§ **What you will do**
Beneath this instruction is a block of data; output from it exactly the lines that run from the one containing "turn = 2 * math.pi" through the one containing "in imported if", inclusive.

§ **Collected data**
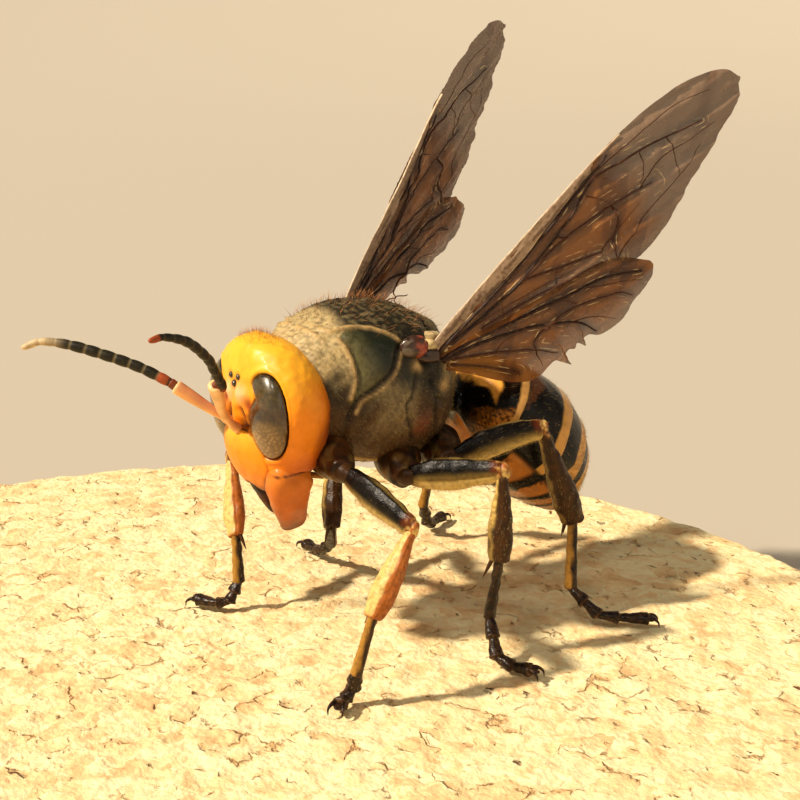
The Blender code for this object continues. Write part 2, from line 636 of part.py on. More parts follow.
def add_leg(name, joints):
    """One leg as coxa, femur, tibia and tarsus, each hollowed where it meets the one before."""
    root, trochanter, knee, ankle, heel, middle, toe, end = (np.array(joint) for joint in joints)
    pair = name.split("_")[0]
    coxa = limb(root, trochanter, COXA_RADII)
    femur = limb(trochanter, knee, FEMUR_RADII[pair], FEMUR_BOW[pair])
    tibia = limb(knee, ankle, TIBIA_RADII[pair])
    tarsus = tarsus_line(ankle, heel, middle, toe, end)
    hip = combine(grown_tube(coxa), [thorax_shape(GAP), head_shape(GAP)], "DIFFERENCE")
    add_node("coxa_" + name, hip, "dark")
    thigh = combine(grown_tube(femur), [grown_tube(coxa, GAP), thorax_shape(GAP)], "DIFFERENCE")
    add_node("femur_" + name, thigh, "dark")
    shin = combine(grown_tube(tibia), spurs(name, knee, ankle, heel), "UNION")
    add_node("tibia_" + name, combine(shin, [grown_tube(femur, GAP)], "DIFFERENCE"), "shell")
    claws = [claw(end, toe, side) for side in (1, -1)]
    foot = combine(grown_tube(tarsus, sides=6), claws, "UNION", solver="MANIFOLD")
    cutters = [grown_tube(tibia, GAP), *spurs(name, knee, ankle, heel, GAP)]
    add_node("tarsus_" + name, combine(foot, cutters, "DIFFERENCE", solver="MANIFOLD"), "dark")


def wing_frame(side):
    """A function that turns (along the front edge, along the chord, height) into places in space."""
    root, front, chord = (np.array(row) for row in WING_FRAMES[side])
    front = unit(front)
    chord = unit(chord - np.dot(chord, front) * front)
    normal = np.cross(front, chord)

    def place(u, v, w):
        u, v, w = np.broadcast_arrays(u, v, w)
        return root + u[..., None] * front + v[..., None] * chord + w[..., None] * normal

    return place


def add_wing(kind, side, outline, veins, cutters):
    """One membrane with its main veins raised as ridges on both faces."""
    place = wing_frame(side)
    ribs = []
    for vein in veins:
        line = np.array(vein)
        points = place(line[:, 0], line[:, 1], 0.0)
        facing = place(0.0, 0.0, 1.0) - place(0.0, 0.0, 0.0)
        ribs.append(tube(points, [VEIN_RADIUS] * len(points), sides=4, facing=facing, rounded=False))
    wing = combine(slab(outline, WING_THICKNESS, place), ribs, "UNION", solver="MANIFOLD")
    add_node("wing_%s_%s" % (kind, side), combine(wing, cutters, "DIFFERENCE", solver="MANIFOLD"), "wing")


def add_wings():
    """Both pairs of wings, the hind wing in the plane of the fore wing and hooked behind it."""
    split = np.array(WING_SPLIT)
    behind = split[::-1] + (0.0, WING_FOLD)
    forewing = np.vstack([FOREWING_FRONT, FOREWING_OUTER, split])
    hindwing = np.vstack([behind, HINDWING_OUTER])
    for name, side in (("L", 1), ("R", -1)):
        for kind, outline, veins in (("fore", forewing, FOREWING_VEINS), ("hind", hindwing, HINDWING_VEINS)):
            add_wing(kind, name, outline, veins, [thorax_shape(GAP), tegula_shape(side, GAP)])


def add_base():
    """The disc of pressed cork, its edges worn by a small slope."""
    profile = ((DISC_RADIUS - DISC_WORN_EDGE, 0.0), (DISC_RADIUS, DISC_WORN_EDGE),
               (DISC_RADIUS, DISC_THICKNESS - DISC_WORN_EDGE), (DISC_RADIUS - DISC_WORN_EDGE, DISC_THICKNESS))
    turn = 2 * math.pi * np.arange(DISC_SIDES) / DISC_SIDES
    rings = [np.stack([radius * np.cos(turn), radius * np.sin(turn), np.full(DISC_SIDES, height)], axis=1)
             for radius, height in profile]
    add_node("base_disc", skin(rings), "cork")


def main():
    for thing in list(bpy.data.objects):
        bpy.data.objects.remove(thing)
    add_base()
    add_head()
    add_antennae()
    add_thorax()
    add_gaster()
    for name, joints in LEG_JOINTS.items():
        add_leg(name, joints)
    add_wings()


main()
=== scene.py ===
"""Looks of the giant hornet specimen on its cork disc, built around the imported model.

The hornet faces -Y with its left side towards +X, and the disc lies on z = 0. Sizes and places here are
millimetres, and make_piece turns them into metres. A surface is a grid of points worked out with numpy:
rows run along a part, columns run round it.
"""

import logging
import math
from dataclasses import dataclass, field
from enum import Enum
from typing import Any, Optional, Sequence

import bpy
import numpy as np
from mathutils import Matrix, Vector


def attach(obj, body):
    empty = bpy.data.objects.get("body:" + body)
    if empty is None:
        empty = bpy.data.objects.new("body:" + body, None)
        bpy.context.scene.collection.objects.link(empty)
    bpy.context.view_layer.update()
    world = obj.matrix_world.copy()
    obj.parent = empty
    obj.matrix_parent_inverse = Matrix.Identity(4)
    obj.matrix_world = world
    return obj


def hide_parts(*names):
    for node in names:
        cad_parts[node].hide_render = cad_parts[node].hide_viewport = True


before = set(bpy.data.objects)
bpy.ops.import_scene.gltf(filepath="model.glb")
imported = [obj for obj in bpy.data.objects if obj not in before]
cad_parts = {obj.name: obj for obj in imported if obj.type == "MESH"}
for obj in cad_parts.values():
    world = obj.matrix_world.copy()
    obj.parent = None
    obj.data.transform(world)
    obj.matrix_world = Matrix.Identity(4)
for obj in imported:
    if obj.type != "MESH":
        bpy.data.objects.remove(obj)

Array = np.ndarray
Triple = tuple[float, float, float]
Pair = tuple[float, float]

MM = 0.001
BODY = "root"
MIDLINE = -2.0
BOARD_TOP = 5.0

log = logging.getLogger("hornet")


def unit(vectors: Array) -> Array:
    """The vectors at length one."""
    vectors = np.asarray(vectors, float)
    return vectors / np.maximum(np.linalg.norm(vectors, axis=-1, keepdims=True), 1e-9)


def smooth(low: float, high: float, value: Array) -> Array:
    """A soft step.

    Args:
        low: Value where the step starts, at 0.
        high: Value where it ends, at 1. It may be below low, for a step down.
        value: What is compared with them.

    Returns:
        s * s * (3 - 2 s), where s is the value's share of the way from low to high.
    """
    share = np.clip((np.asarray(value, float) - low) / (high - low), 0.0, 1.0)
    return share * share * (3 - 2 * share)


def around(count: int) -> Array:
    """Angles at even steps round a ring."""
    return 2 * np.pi * np.arange(count) / count


def bell(distance: Array, width: float) -> Array:
    """A rounded hump, exp(-(distance / width) squared)."""
    return np.exp(-(np.asarray(distance, float) / width) ** 2)


def curve_through(points: Sequence, steps: int) -> Array:
    """A smooth curve through rows of numbers.

    Args:
        points: The rows to pass through.
        steps: Points for each span between two rows.

    Returns:
        The rows of the curve: between two rows it is the cubic whose slope at each row is half of the
        way from the row before to the row after.
    """
    points = np.asarray(points, float)
    rows = np.vstack([2 * points[0] - points[1], points, 2 * points[-1] - points[-2]])
    share = (np.arange(steps) / steps)[:, None, None]
    before, start, end, after = (rows[first:len(rows) - 3 + first] for first in range(4))
    bend = 2 * before - 5 * start + 4 * end - after
    twist = 3 * start - before - 3 * end + after
    spans = start + 0.5 * ((end - before) * share + bend * share ** 2 + twist * share ** 3)
    return np.vstack([spans.transpose(1, 0, 2).reshape(-1, points.shape[1]), points[-1:]])


def resampled(points: Sequence, count: int) -> Array:
    """The smooth curve through the points, read at even steps of its length."""
    path = curve_through(points, 24)
    walked = np.concatenate([[0.0], np.cumsum(np.linalg.norm(np.diff(path, axis=0), axis=1))])
    places = np.linspace(0.0, walked[-1], count)
    return np.stack([np.interp(places, walked, column) for column in path.T], axis=1)


def column_at(table: Array, values: Array) -> Array:
    """The columns after the first of a table, read at values of its first column, last axis first."""
    return np.stack([np.interp(values, table[:, 0], column) for column in table.T[1:]])


def ripple(points: Array, size: float, seed: int, waves: int = 20) -> Array:
    """Smooth unevenness.

    Args:
        points: Where it is read, in millimetres.
        size: About how far apart its humps lie, in millimetres.
        seed: Which unevenness.
        waves: How many waves it is made of.

    Returns:
        The sum of sine waves in random directions with wavelengths round the size, from about -1 to 1.
    """
    draw = np.random.default_rng(seed)
    numbers = unit(draw.normal(size=(waves, 3))) * (2 * np.pi / (size * draw.uniform(0.7, 1.6, (waves, 1))))
    phases = draw.uniform(0, 2 * np.pi, waves)
    return np.sin(points @ numbers.T + phases).sum(axis=-1) / (0.9 * math.sqrt(waves))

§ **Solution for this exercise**
    turn = 2 * math.pi * np.arange(DISC_SIDES) / DISC_SIDES
    rings = [np.stack([radius * np.cos(turn), radius * np.sin(turn), np.full(DISC_SIDES, height)], axis=1)
             for radius, height in profile]
    add_node("base_disc", skin(rings), "cork")


def main():
    for thing in list(bpy.data.objects):
        bpy.data.objects.remove(thing)
    add_base()
    add_head()
    add_antennae()
    add_thorax()
    add_gaster()
    for name, joints in LEG_JOINTS.items():
        add_leg(name, joints)
    add_wings()


main()
=== scene.py ===
"""Looks of the giant hornet specimen on its cork disc, built around the imported model.

The hornet faces -Y with its left side towards +X, and the disc lies on z = 0. Sizes and places here are
millimetres, and make_piece turns them into metres. A surface is a grid of points worked out with numpy:
rows run along a part, columns run round it.
"""

import logging
import math
from dataclasses import dataclass, field
from enum import Enum
from typing import Any, Optional, Sequence

import bpy
import numpy as np
from mathutils import Matrix, Vector


def attach(obj, body):
    empty = bpy.data.objects.get("body:" + body)
    if empty is None:
        empty = bpy.data.objects.new("body:" + body, None)
        bpy.context.scene.collection.objects.link(empty)
    bpy.context.view_layer.update()
    world = obj.matrix_world.copy()
    obj.parent = empty
    obj.matrix_parent_inverse = Matrix.Identity(4)
    obj.matrix_world = world
    return obj


def hide_parts(*names):
    for node in names:
        cad_parts[node].hide_render = cad_parts[node].hide_viewport = True


before = set(bpy.data.objects)
bpy.ops.import_scene.gltf(filepath="model.glb")
imported = [obj for obj in bpy.data.objects if obj not in before]
cad_parts = {obj.name: obj for obj in imported if obj.type == "MESH"}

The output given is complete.